Dans Economie / Politique / Marché

Michel Holtz

Non, les ventes de seconde main ne se portent pas si bien que certains médias l'affirment, surtout en ce qui concerne les autos récentes. Crise des semi-conducteurs oblige, les délais de livraison des voitures neuves se sont allongés. Résultat : les acheteurs se sont précipités sur les voitures en stock peu kilométrées jusqu'à provoquer une pénurie qui n'est pas sans conséquence sur les réseaux de distribution.

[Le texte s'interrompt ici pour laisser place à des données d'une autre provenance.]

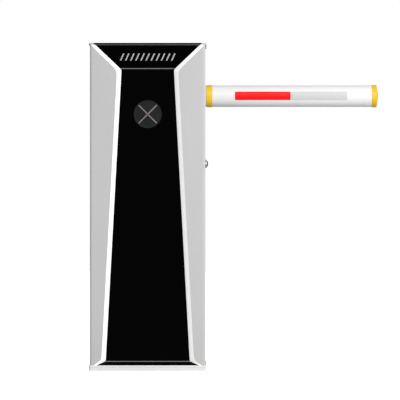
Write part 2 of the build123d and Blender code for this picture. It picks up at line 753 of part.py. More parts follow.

Quand les ventes de voitures d’occasion toussent, c’est toute l’automobile qui trinque

On a pu lire, entendre et voir dans certains médias, que le marché des autos d'occasion ne s'est jamais aussi bien porté et qu'il se flatte d'une hausse de 47 % des immatriculations au mois de mai 2021. Un chiffre faramineux, mais totalement à côté de la plaque (d'immatriculation en l'occurrence). Car la comparaison est surréaliste, puisqu'elle correspond au mois de mai 2020, date de sortie du premier confinement dans un marché alors convalescent après deux mois et demi d'arrêt total. En réalité, le marché des ventes d'occasion est en très légère baisse par rapport au même mois de 2019, avec 471 950 autos immatriculées cette année contre 483 113 deux ans auparavant.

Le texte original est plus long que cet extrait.